Eravamo in pochi, sotto al palco, e questo mi rattrista più che in altri casi. Che qui in Italia la bravura di Marissa non sia stata ancora riconosciuta non mi stupisce più di tanto. Più che altro mi infastidisce. Perché la classe dell’artista residente a Boston non può passare inosservata, lo trovo un crimine non da poco.

For My Crimes” è il pianto apologetico ed etereo di chi i crimini si sente di doverli pagare a capo chino tra le mura di una chiesa interdimensionale, in ginocchio rivolta verso un altare adagiato tra polvere e morte latente, pur in un turbine di volontà vitale. Il viaggio di Marissa nel lento letto del fiume di un folk offuscato dalle nebbie della propria terra è in divenire ma sembra non muoversi mai. È come un fiore che dischiude i petali ad una lentezza estenuante, perché di fretta di rinascere nottetempo non ve n’è. E allora la voce corre come elettricità di velluto su corde sfrigolanti e il fragore della pacatezza si riverbera in arpeggi che si rifrangono come portali affacciati su dimensioni spazzate da una brezza gelida.

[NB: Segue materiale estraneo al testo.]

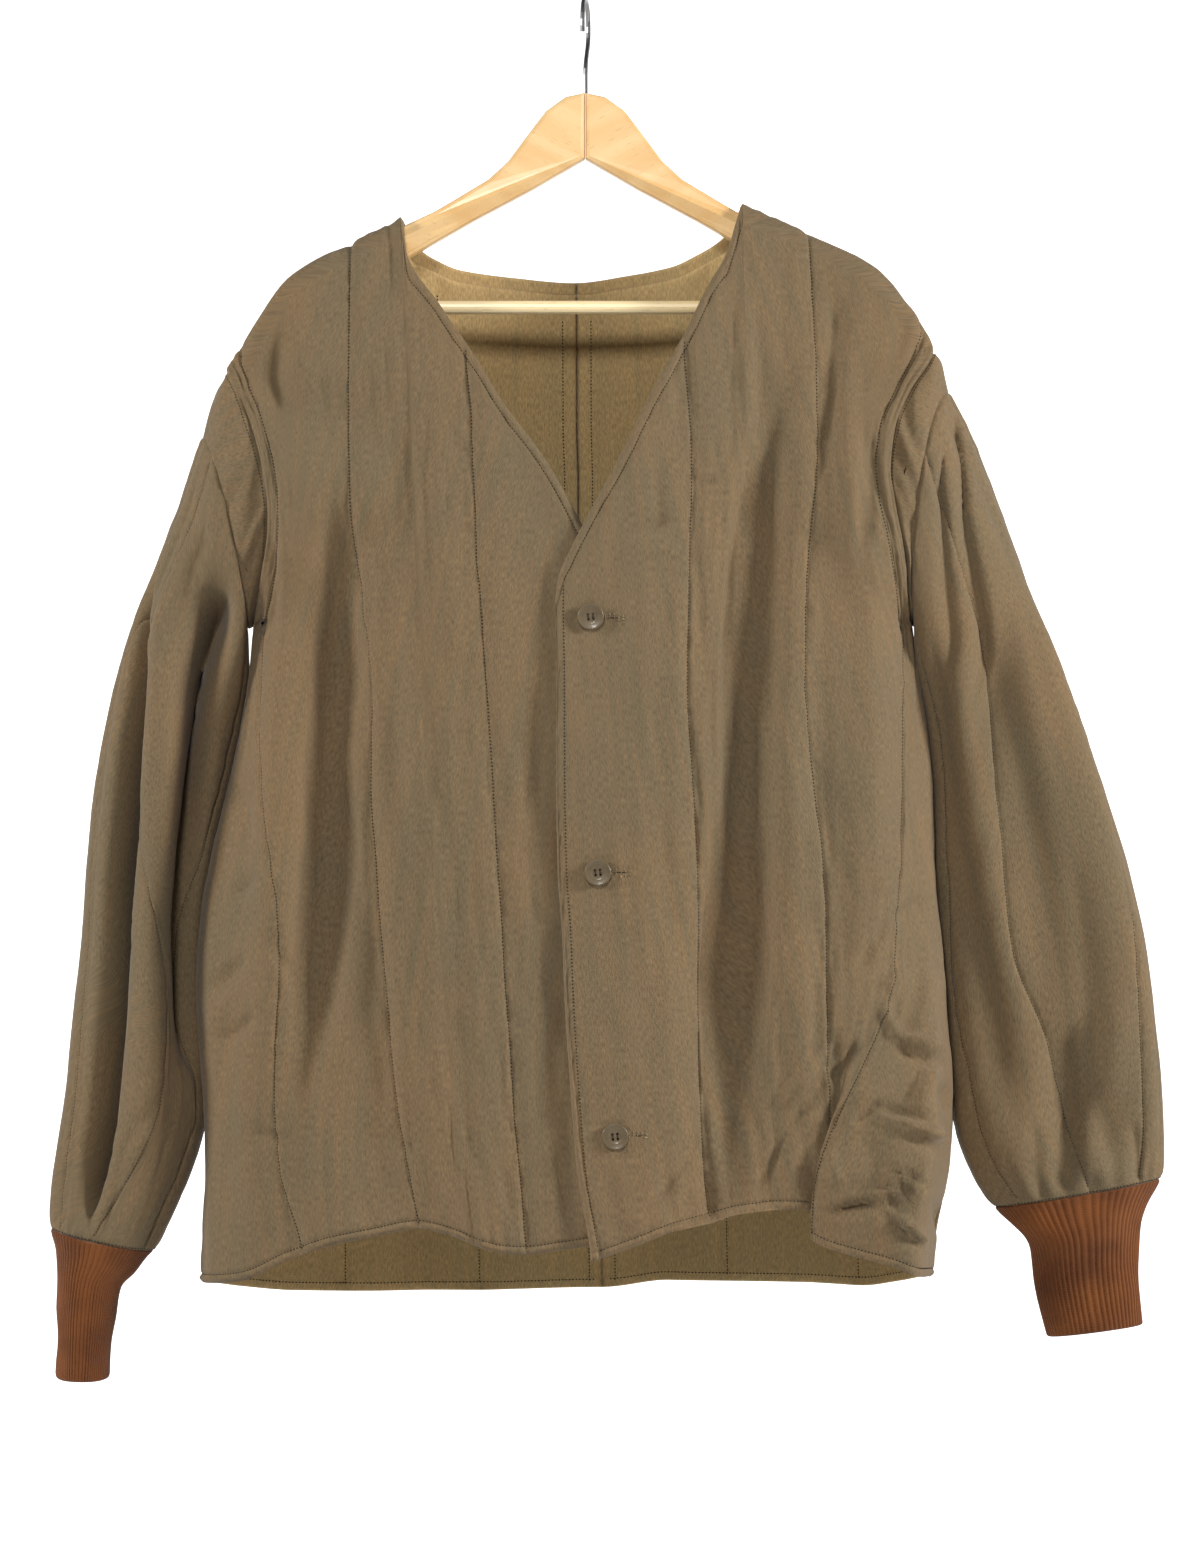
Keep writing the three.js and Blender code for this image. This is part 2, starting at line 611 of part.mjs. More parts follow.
const frontRightGrid = panel({
  lines: rightFront, cells: FRONT_CELLS, top: topEdge(RIGHT_FRONT_NECK),
  hem: curveThrough(RIGHT_FRONT_HEM), point: frontPoint, front: true, side: 'right',
  flatLines: NECK_LINE, shape: lapShape,
});
const frontLeftGrid = panel({
  lines: leftFront, cells: FRONT_CELLS, top: topEdge(LEFT_FRONT_NECK),
  hem: curveThrough(LEFT_FRONT_HEM), point: frontPoint, front: true, side: 'left',
  flatLines: NECK_LINE, shape: flapShape,
});
const backShape = (out) => (at, share) => {
  if (share === 0) at.x += (out * SEAM_GAP) / 2;
};
const backRightGrid = panel({
  lines: rightBack, cells: BACK_CELLS, top: topEdge(BACK_NECK),
  hem: curveThrough(BACK_HEM), point: backPoint, front: false, side: 'right',
  flatLines: NECK_LINE, shape: backShape(-1),
});
const backLeftGrid = panel({
  lines: leftBack, cells: BACK_CELLS, top: topEdge(BACK_NECK),
  hem: curveThrough(BACK_HEM), point: backPoint, front: false, side: 'left',
  flatLines: NECK_LINE, shape: backShape(1),
});

// The lining lies inside the back's wall, and starts a little below its edge.
const LINING_GAP = 0.4;
const LINING_FIRST_ROW = 2;
function liningOf(grid) {
  return grid.slice(LINING_FIRST_ROW).map((row) => row.map(({ point, normal }) => ({
    point: point.clone().addScaledVector(normal, -CLOTH - LINING_GAP), normal, out: 0,
  })));
}

// Rings of a sleeve or cuff. A station is a row of its table, and may lie between two rows.
function tube(rows) {
  const keyed = rows.map((row, i) => [i, ...row]);
  const [outX, outDrop, inX, inDrop, front, back, middle, scoop] = columns(keyed);
  return (station, angle, fold = 0) => {
    const outer = new THREE.Vector3(outX(station), 0, -outDrop(station));
    const inner = new THREE.Vector3(inX(station), 0, -inDrop(station));
    const across = outer.clone().sub(inner);
    const half = across.length() / 2;
    across.normalize();
    const c = Math.cos(angle);
    const s = Math.sin(angle);
    const depth = s > 0 ? front(station) : back(station);
    const squared = (value) => Math.sign(value) * Math.abs(value) ** 0.88;
    const point = outer.clone().add(inner).multiplyScalar(0.5)
      .addScaledVector(across, half * squared(c));
    point.x -= Math.sign(outer.x) * scoop(station) * Math.max(0, s);
    point.y = middle(station) - depth * squared(s);
    const normal = across.clone().multiplyScalar(c / half);
    normal.y = -s / depth;
    normal.normalize();
    point.addScaledVector(normal, fold);
    return { point, normal, out: 0 };
  };
}

function sleeveFold(folds, station, degrees) {
  return folds.reduce((sum, { path, outer, inner, height }) => {
    const first = path[0][0];
    const last = path[path.length - 1][0];
    const along = (station - first) / (last - first);
    const window = smoothstep(0, 0.16, along) * (1 - smoothstep(0.84, 1, along));
    const off = degrees - curveThrough(path)(station);
    return sum + height * window * Math.exp(-((off / (off < 0 ? outer : inner)) ** 2));
  }, 0);
}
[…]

Gli scambi lirici e l’elettrico incedere di Interlocking con Marissa che sprofonda e riemerge in tonalità soprane, i rafforzi di Sharon Van Etten nel country da sogno di Lover Release Me – sommesso canto-preghiera di amor dolente – e nella polverosa classy ballad I Can’t Listen To Gene Clarke Anymore sono l’aiuto di cui si sentiva il bisogno, come lo splendido fantasma vocale di Angel Olsen ad irrobustire la resilienza della title track. Blue Vapor ha la durezza del diamante e gli archi sferzano una piana ricoperta di rugiada gelida e altrettanto dura è la melodia vocale di All Out Of Catastrophe che col suo folk noir si espande fino a disciogliersi in un mare riverberato. L’atmosfera si fa ancor più rarefatta quando alle soglie del dream pop fa la sua comparsa il deliquio di Dream Dream Big In The Sky, come un’immaginifica deriva senza fine.

Maturità e silenzi nello spazio di un disco, in un’evoluzione in stasi continua e inarrestabile.